What is TJs good for?
-Organic Dairy Products (price, fixed quality)
-Nuts (price, fixed quality)
-Specialty frozen including organic frozen veggies (quality and price)
-Salsa (quality and price)

What is WFs good for?
-Bulk Grains (quality, price and variety)
-Non-locally sourced specialty meats (quality not price)
-Non-locally sourced organic produce (quality not price)

Neither place does local. TJs produce is generally mismanaged so you only see the old stuff. Wholefoods attracts gourmet dumpster divers - since they wind up throwing out as much of it as they do.
posted by Nanukthedog at 7:18 PM on February 27, 2011 [1 favorite]

Some of Whole Foods' organic food comes from China where the organic oversight is different and done by private companies, if that influences you (link). Ever since Whole Foods' CEO blogging scandal, I've looked at them a bit askance. In general, I'd make the determination on a product-by-product basis vs. store-by-store.
posted by slidell at 12:09 AM on February 28, 2011

I don't have a whole foods near me, so I can't comment on that.

But for pre-packaged food (soup, microwave meals), I've found TJs food unfortunately has a huge amount of sodium.

Yes, I realize everyone salts their food that way (hah!), but I projected onto TJs the wholesome-good-for-you image, and was very disappointed in the high salt content.
posted by k5.user at 6:50 AM on February 28, 2011

Echoing that TJs varies a lot according to the location. So does WF, though. I have three or four WF stores nearby and they are very different. WF has slipped a lot from like 6 years ago, in my estimation, although they have brought some of the prices down. My local TJs, on the other hand, has abysmal quality control. Any dairy product I buy from them goes bad super fast. And if you buy a prepared food from them, there is a good chance it will be hellacious.
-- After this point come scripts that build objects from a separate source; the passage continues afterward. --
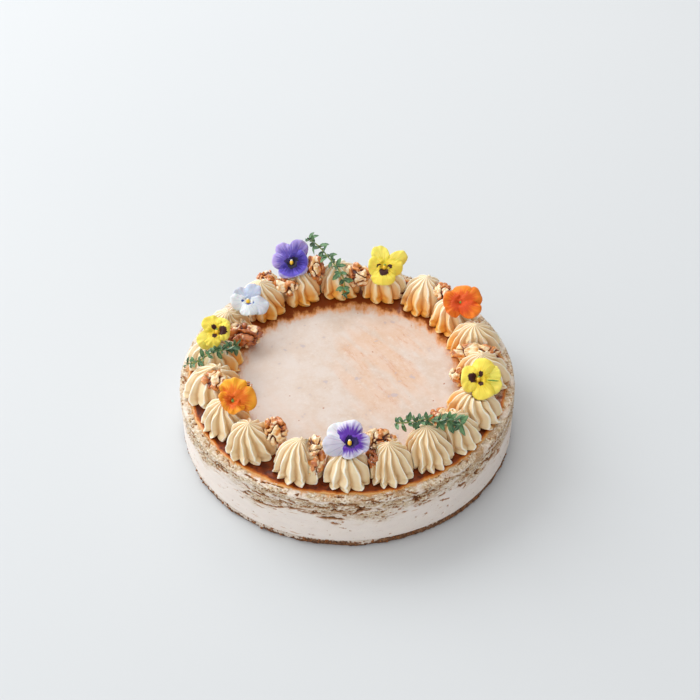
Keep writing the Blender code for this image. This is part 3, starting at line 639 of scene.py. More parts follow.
# How far out the deep colour reaches, as a share of the petal. Then, if there is a blotch, its
# colour, and its form on a side petal and on a lower one: its middle's distance from the eye, half
# its length and half its width
PETAL_MARKS = {
    "petal_violet": (0.80, (14, 6, 40), (1.5, 3.2, 3.6), (2.0, 3.4, 4.0)),
    "petal_yellow": (0.5, (60, 13, 8), (3.4, 1.7, 1.6), (4.0, 2.5, 3.1)),
    "petal_orange": (0.75,),
    "petal_amber": (0.75,),
    "petal_white_violet": (0.86, (30, 8, 78), (1.5, 2.8, 3.2), (2.0, 3.4, 3.4)),
    "petal_white_blue": (0.45, (60, 84, 160), (3.2, 1.1, 0.8), (2.6, 0.8, 1.8)),
}

# The look of a flower's eye and of the small knob over it
EYES = {"petal_violet": ("eye", "eye_pale"), "petal_yellow": ("eye", "sepal"),
        "petal_orange": ("sepal", "eye"), "petal_amber": ("sepal", "eye_dark"),
        "petal_white_violet": ("eye", "eye_pale"), "petal_white_blue": ("eye", "eye_pale")}


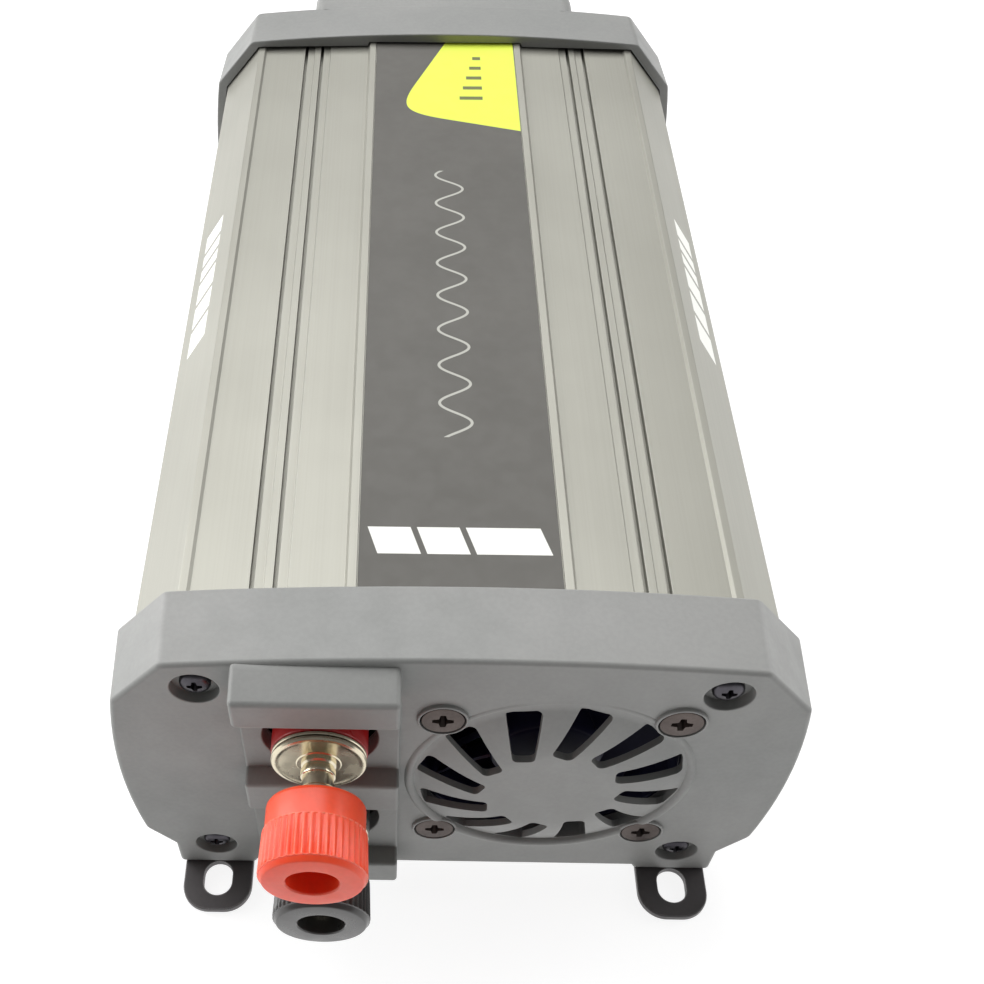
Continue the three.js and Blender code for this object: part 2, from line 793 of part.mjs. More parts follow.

I'm not thrilled with the produce at any of my TJs or WF locations. I go instead to Super H or another Asian market, usually. I live in the Chicago area, if it matters.
posted by BibiRose at 7:24 AM on February 28, 2011

depending on where you live your local farms will be cheaper and healthier then both. I live on long island towards the east end and the farm stands are much much cheaper then whole foods or trader joes. Heck even the local organic farm is way cheaper.

Keep in mind some regular super markets have growing organic sections. The stop and shops by me their organic brand has been getting good on the prices compaired to whole foods and wild by nature.
posted by majortom1981 at 9:07 AM on February 28, 2011

Trader Joes is not a supermarket, but a specialty foods store with some very good deals and/or variety in SOME of the sections. Great deals and variety in Wine, Cheese and Nuts, and good prices in the Dairy section. But cleaning supplies, or produce? Forget about it (except for those 19¢ bananas.)
posted by Rash at 10:21 AM on February 28, 2011

TJ's products, from baked goods to things as simple as dried fruit, tend to be overwhelmingly sweet. Start reading the ingredients list on every product of theirs you look at — I generally find that sugar is in the first three. Usually there isn't a non-sweetened or less-sweetened version available, and when there is you pay a premium for it ($2.99 for 6 oz of unsweetened dried mango vs. $1.69 for 6 oz of sweetened dried mango).

We buy nuts there (decent quality, decent price, not sweetened), raw trail mix (not sweetened), Lara and Pure bars, the roasted seaweed snack (which, unlike the roasted nori available at the Asian groceries near me, does not include MSG on the ingredients list), and unsweetened frozen fruit.